That court held that, pursuant to the membership contract, the respondent in the main proceedings and its partners constituted an ‘international shopping community’, within which participants could benefit from favourable conditions of purchase, in the form of repayments, commissions and other advantages, with the supply of goods and the provision of services being carried out directly by business partners who had a contractual relationship with the respondent in the main proceedings. That court also took the view that the respondent in the main proceedings confined itself, by its services, to acting as an intermediary for the services of each business partner, quantifying in part those services and ordering the ‘Lyoness vouchers’ which allow goods and services to be purchased from those business partners. Finally, according to the Judecătoria Slatina (Court of First Instance, Slatina), the parties to the main proceedings, in the context of the membership agreement, offer financial benefits to each other.

19

The appellant in the main proceedings brought an appeal against the judgment of 9 December 2020 before the referring court. He maintains that the membership contract falls within the scope of Law No 193/2000 and of Directive 93/13. He states that, in the context of that contract, he has not acted for a purpose associated with ‘commercial, industrial or manufacturing, trade or professional activities’, within the meaning of that law, and that at no time has he engaged in such activities professionally. He adds that there is only an ‘international shopping community’, within the meaning of that contract, since that community is associated only with commercial companies, namely the respondent in the main proceedings, the partner companies and the business partners thereof. ‘Loyal customers’ are entitled to participate in that community only as regards the purchase of goods and services from those business partners.
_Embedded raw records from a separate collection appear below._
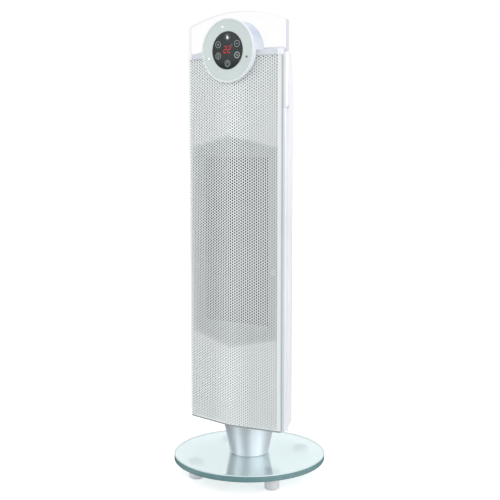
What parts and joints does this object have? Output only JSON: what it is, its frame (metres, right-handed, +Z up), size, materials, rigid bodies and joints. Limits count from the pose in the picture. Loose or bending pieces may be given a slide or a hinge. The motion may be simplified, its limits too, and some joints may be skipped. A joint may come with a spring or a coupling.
{
  "type": "tower fan heater",
  "caption": "Oscillating tower fan heater: folded perforated front, arched clear head plate with a round touch dial, silver neck and a round glass base on feet.",
  "frame": {"origin": "on the floor under the centre of the round base", "axes": "+Z up along the neck and the tower; the air outlet faces -Y; +X is to the right seen from the front"},
  "size_m": [0.24, 0.24, 0.719],
  "materials": {
    "base_glass": "polished flat glass with a green-blue edge",
    "clear_plate": "clear polished acrylic",
    "display_black": "black polished panel",
    "silver_paint": "satin silver",
    "grille_paint": "satin pale grey",
    "white_shell": "satin white",
    "side_grey": "satin grey",
    "ring_satin": "satin pale grey",
    "foot_metal": "turned and polished",
    "rubber": "matte",
    "steel": "zinc plated",
    "acetal": "natural acetal",
    "brass": "turned",
    "fin_aluminium": "rolled",
    "dark_plastic": "moulded",
    "black_plastic": "moulded",
    "guard_wire": "grey",
    "circuit_board": "solder mask",
    "digits_red": "red filter",
    "lens_white": "frosted",
    "foam": "open-cell filter foam",
    "switch_black": "polished black"
  },
  "bodies": {
    "base": {"glass_base": "base_glass", "base_feet": "foot_metal", "foot_pads": "rubber", "clamp_gasket": "rubber", "clamp_plate": "steel", "clamp_screws": "steel", "neck_gasket": "rubber", "neck": "silver_paint", "pivot_bush": "acetal", "fixed_gear": "acetal"},
    "tower": {"pivot_tube": "steel", "thrust_washer": "acetal", "retaining_washer": "steel", "retaining_clip": "steel", "osc_motor": "steel", "osc_motor_screws": "steel", "tower_floor": "white_shell", "side_frame_left": "side_grey", "side_frame_right": "side_grey", "rear_housing": "white_shell", "housing_screws": "steel", "switch_body": "black_plastic", "cord_inlet": "black_plastic", "front_grille": "grille_paint", "grille_rail": "grille_paint", "rail_end_caps": "white_shell", "fascia": "white_shell", "head_plate": "clear_plate", "head_bracket": "white_shell", "plate_screws": "steel", "dial_drum": "ring_satin", "drum_back": "white_shell", "dial_ring": "ring_satin", "indicator_lenses": "lens_white", "sensor_lens": "display_black", "display_glass": "display_black", "display_board": "circuit_board", "digit_display": "digits_red", "outlet_guard": "guard_wire", "heater_frame": "dark_plastic", "heater_bars": "fin_aluminium", "heater_fins": "fin_aluminium", "heater_terminals": "brass", "thermal_cutout": "black_plastic", "scroll_housing": "dark_plastic", "fan_motor": "steel", "fan_motor_screws": "steel", "top_bush": "brass", "power_board": "circuit_board", "board_relays": "black_plastic", "tilt_switch": "black_plastic"},
    "pinion": {"drive_pinion": "brass", "pinion_shaft": "steel"},
    "fan": {"fan_wheel": "dark_plastic", "fan_shaft": "steel"},
    "rocker": {"rocker": "switch_black"},
    "filter": {"filter_panel": "white_shell", "filter_foam": "foam"}
  },
  "joints": [
    {"name": "tower_swing", "type": "hinge", "parent": "base", "child": "tower", "pos_m": [0, 0, 0.08], "axis": [0, 0, 1], "range_deg": [-35, 35]},
    {"name": "pinion_spin", "type": "hinge", "parent": "tower", "child": "pinion", "pos_m": [-0.023, 0, 0.07], "axis": [0, 0, 1], "range_deg": [-100, 100]},
    {"name": "fan_spin", "type": "hinge", "parent": "tower", "child": "fan", "pos_m": [0.014, 0.0095, 0.37], "axis": [0, 0, 1], "continuous": true},
    {"name": "rocker_tilt", "type": "hinge", "parent": "tower", "child": "rocker", "pos_m": [0.018, 0.036, 0.127], "axis": [1, 0, 0], "range_deg": [-18, 0]},
    {"name": "filter_pull", "type": "slide", "parent": "tower", "child": "filter", "axis": [0, 1, 0], "range_m": [0, 0.03]}
  ],
  "couplings": [
    {"joint": "pinion_spin", "follows": "tower_swing", "ratio": 2.8333}
  ]
}
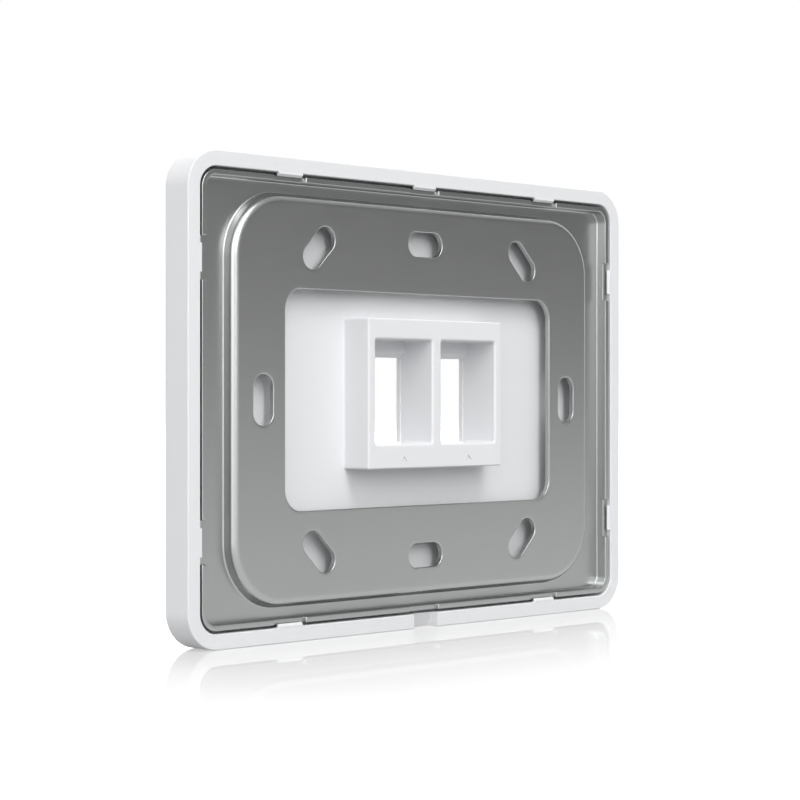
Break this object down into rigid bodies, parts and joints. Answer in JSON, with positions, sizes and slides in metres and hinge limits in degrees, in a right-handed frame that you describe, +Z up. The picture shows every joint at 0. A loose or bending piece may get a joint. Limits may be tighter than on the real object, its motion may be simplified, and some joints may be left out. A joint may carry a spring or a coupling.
{
  "type": "keystone faceplate",
  "caption": "Flat rounded wall faceplate with square keystone ports in a block on its back, snapped over a pressed steel mounting bracket with screw slots.",
  "frame": {"origin": "centre of the wall plane, in the middle of the bracket's raised platform", "axes": "+Y into the wall, +Z up, +X to the right as seen from the room"},
  "size_m": [0.1182, 0.0098, 0.0882],
  "materials": {
    "white_plastic": "fine satin moulding, pale cool white",
    "bright_steel": "bright zinc-plated sheet, smooth and softly reflecting"
  },
  "bodies": {
    "root": {"faceplate": "white_plastic", "mounting_bracket": "bright_steel"}
  },
  "joints": []
}
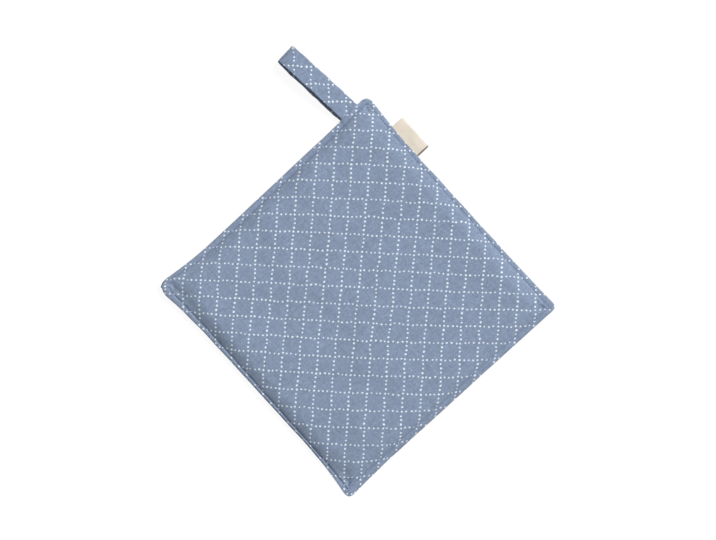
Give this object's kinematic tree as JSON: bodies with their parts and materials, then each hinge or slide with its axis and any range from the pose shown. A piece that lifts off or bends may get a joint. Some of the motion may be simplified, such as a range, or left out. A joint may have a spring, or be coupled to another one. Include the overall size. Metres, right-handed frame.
{
  "type": "pot holder",
  "caption": "Square padded pot holder in dotted cotton, topstitched round its edge, with a folded hanging loop near a corner and a plain tape label in its side seam.",
  "frame": {"origin": "middle of the pad's flat back, on the surface that it lies on", "axes": "+Z out of the front, +Y along the pad towards the edge that holds the hanging loop, +X towards the edge that holds the side label"},
  "size_m": [0.212, 0.2661, 0.0094],
  "materials": {
    "printed_cotton": "dusty blue plain-woven cotton with a lattice of small white dots",
    "cotton_tape": "cream woven tape, bare"
  },
  "bodies": {
    "root": {"padded_square": "printed_cotton", "hanging_loop": "printed_cotton", "side_label": "cotton_tape"}
  },
  "joints": []
}
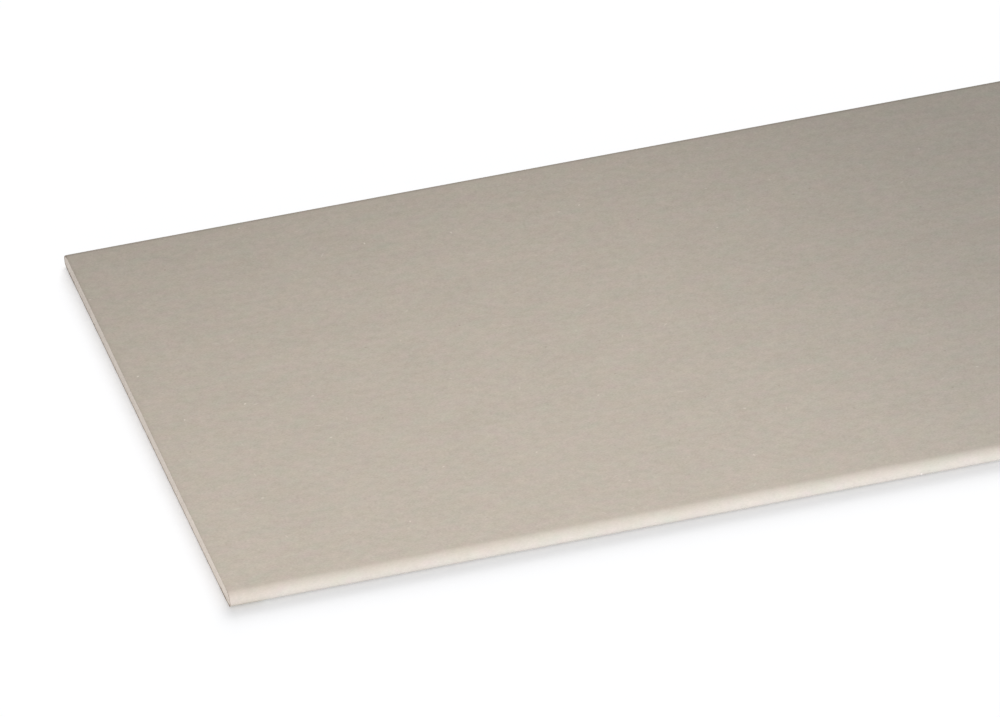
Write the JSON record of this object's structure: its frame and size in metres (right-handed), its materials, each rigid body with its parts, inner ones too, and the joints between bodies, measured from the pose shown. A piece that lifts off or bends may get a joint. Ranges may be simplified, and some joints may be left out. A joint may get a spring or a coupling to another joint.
{
  "type": "gypsum ceiling board",
  "caption": "Flat gypsum ceiling board with a paper-lined gypsum core, rounded long edges and square cut ends, lying face up.",
  "frame": {"origin": "middle of the back paper's underside, where the board lies on the floor or against the joists", "axes": "+X along the long rounded edges, +Y across the board, +Z out of the face"},
  "size_m": [2, 0.4, 0.0095],
  "materials": {
    "gypsum": "matte cut gypsum, off-white, finely porous",
    "face_paper": "matte grey-beige recycled liner paper with fine fibres",
    "back_paper": "matte brown-grey recycled liner paper"
  },
  "bodies": {
    "root": {"gypsum_core": "gypsum", "face_paper": "face_paper", "back_paper": "back_paper"}
  },
  "joints": []
}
The appellant in the main proceedings also maintains that it is not apparent from the membership contract that the latter provides for commissions, discounts and other financial benefits for the respondent in the main proceedings and that, as a natural person who did not act for purposes associated with his professional activity, he has no possibility of offering financial benefits to the respondent. Moreover, the exercise of such an activity requires without prior authorisation and obtention of the notices and licences provided for in that connection.

20

In the proceedings before the referring court, the respondent in the main proceedings contends that the appellant in the main proceedings is not a ‘consumer’ within the meaning of Law No 193/2000. It takes the view that, in accordance with the operating principle of the Lyoness scheme, the appellant in the main proceedings engages in his own economic activity, independently and systematically, with his own corporate and financial resources. Thus, in its view, the appellant in the main proceedings is involved in commercial activities with the aim of obtaining benefits in the form of ‘passive income’ and does not seek exclusively to obtain discounts. Furthermore, the respondent in the main proceedings claims that affiliation to the Lyoness scheme is free of charge and that the subsequent activity of a member under that scheme is not subject to any payment whatsoever. It states that the sums of money deposited by the members of that scheme constitute advance payments on their own future purchases and that their only obligation is to use those sums through the loyalty programme and to make their purchases from its business partners. The Lyoness scheme and its members are a community of purchasers constituted for the purpose of obtaining mutual benefits. According to the respondent in the main proceedings, the appellant in the main proceedings benefited from the advantages associated with his membership of the Lyoness scheme, namely refunds on his own purchases, extensive benefits on purchases by referred members (‘friendship bonus’) and benefits linked with membership status.

21

The referring court does not concur with the approach taken in the judgment of 9 December 2020 as regards the status of the appellant in the main proceedings as a ‘consumer’ within the meaning of Law No 193/2000.

22

In those circumstances, the Tribunalul Olt (Olt Regional Court, Romania) decided to stay the proceedings and refer the following questions to the Court of Justice for a preliminary ruling:

‘(1)

Must Article 2(b) of [Directive 93/13] be interpreted as meaning that a natural person, who is a mechanical engineer specialising in hydraulic and pneumatic machinery (who does not engage in trade as an occupation and in particular in the purchase of goods and services for resale and/or in intermediation activities) and who concludes with a commercial company (a seller or supplier) a pre-formulated standard contract under which that natural person is entitled to participate in a shopping community set up by that company in the form of the Lyoness system (a system which promises economic returns in the form of refunds on purchases, commission and other promotional benefits), to purchase goods and services from traders who have a contractual relationship with that company (called “Lyoness business partners”), and to act as an intermediary with other persons within the Lyoness system (known as “potential loyalty customers”), be regarded as a ‘consumer’ within the meaning of that provision, notwithstanding the contractual term which provides that Swiss law alone is to apply to the contractual relationship between Lyoness and the customer, irrespective of the customer’s place of domicile, in order to ensure effective consumer protection?

(2)

Must Article 2(b) of [Directive 93/13] be interpreted as meaning that a person who has concluded with a seller or supplier a contract having a dual purpose, namely [where] the contract is concluded for purposes which partly fall within the scope of the trade, business or profession of that person and partly outside, and the trade, business or professional purpose of that natural person is not predominant in the overall context of the contract, can be regarded as a ‘consumer’ within the meaning of that provision?

(3)

If the answer to the previous question is in the affirmative, what are the main criteria to be applied in determining whether or not the trade, business or professional purpose of that natural person is predominant in the overall context of the contract?’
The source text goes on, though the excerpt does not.